• More Light Shed on Soft-Dollar Research
  • August 30, 2006 | Authors: Gregory J. Nowak; Jennifer S. Meredith
  • Law Firm: Pepper Hamilton LLP - Philadelphia Office
  • On July 12, 2006, the Securities and Exchange Commission (SEC) published an Interpretative Release regarding the use of soft dollars under Section 28(e) of the Securities Exchange Act of 1934 (the 34 Act). The Interpretative Release had an effective date of July 24, 2006; however, reliance on the SEC’s prior analysis of soft dollar use may continue until January 24, 2007. The Interpretative Release aims to explain the limits of the Section 28(e) safe harbor, which allows investment managers to use commissions to purchase brokerage services and research. (For additional information and background on the Interpretative Release, see our prior alerts at http://www.pepperlaw.com/pepper/publications_article.cfm?rid=926.0 and http://www.pepperlaw.com/pepper/publications_update.cfm?rid=765.0.) The Interpretative Release addresses a significant increase in soft dollar use in the United States, as soft dollar use currently represents approximately 9 percent of total equity institutional commissions.

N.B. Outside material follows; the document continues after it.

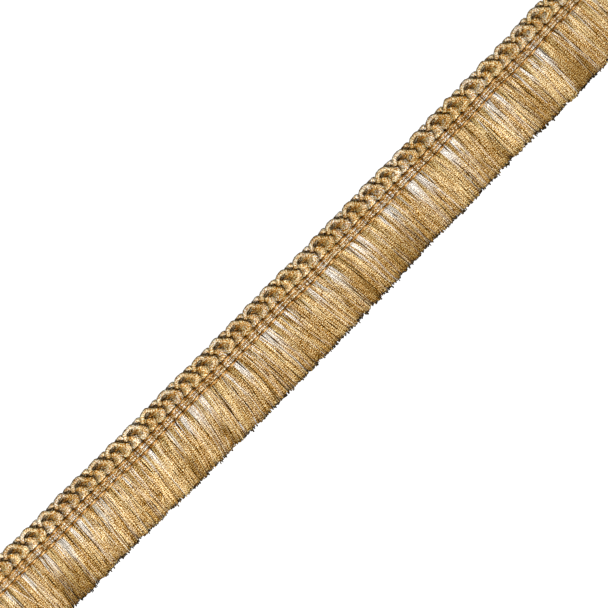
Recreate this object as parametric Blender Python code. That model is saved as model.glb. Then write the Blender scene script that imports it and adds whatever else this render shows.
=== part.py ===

    During a July 31, 2006, speech, SEC Commissioner Roel Campos offered more clarification of the recently adopted Interpretative Release. Commissioner Campos noted that the original intent of the soft dollar safe harbor was to allow advisers to use broker-dealer commissions to purchase research if the research is bundled with execution costs. The advisers would benefit from the safe harbor with respect to their fiduciary duty to seek best execution. Commissioner Campos reiterated the three-part test used to determine whether certain research would fall with the Section 28(e) soft dollar safe harbor:

    • The service offered is eligible “research” or “brokerage;”
    • The service offered “provides lawful and appropriate assistance with investment decision-making” (especially with regard to mixed-use investment products); and
    • A good-faith determination is made that client commissions paid are reasonable as compared to the value of the products or services provided by the broker-dealer.

    Commissioner Campos offered additional general guidance and observations:

    • Eligibility under the three-part test does not alter or diminish the duty to seek best execution.
    • The SEC has not provided an exhaustive list of exempted research and services; use the examples issued so far as guidance.
    • Eligible research or services must reflect “an expression of reasoning or knowledge.” [Pepper Note – this is probably the most instructive observation.]
    • Still uncertain? Be cautious and pay for the research directly rather than through soft dollars.
    • Is unbundling necessary? Requiring brokers to unbundle their commissions to clarify the line between execution and research charges is a conservative approach, but is not required by the SEC at this time.
    • Third-party research falls within the safe harbor only if the broker is obligated to the third party to pay for the service.
    • Commission-sharing arrangements are permissible when certain conditions are met, especially with small broker-dealers or independent research providers who cannot provide all service independently. As such, broker-dealers may reasonably allocate functions among themselves, including the minimum requirements for complying with the Section 28(e) guidance.
    • Paying one broker-dealer for execution and another broker-dealer for research is not considered to be a violative “give-up,” and thus permissible under the safe harbor.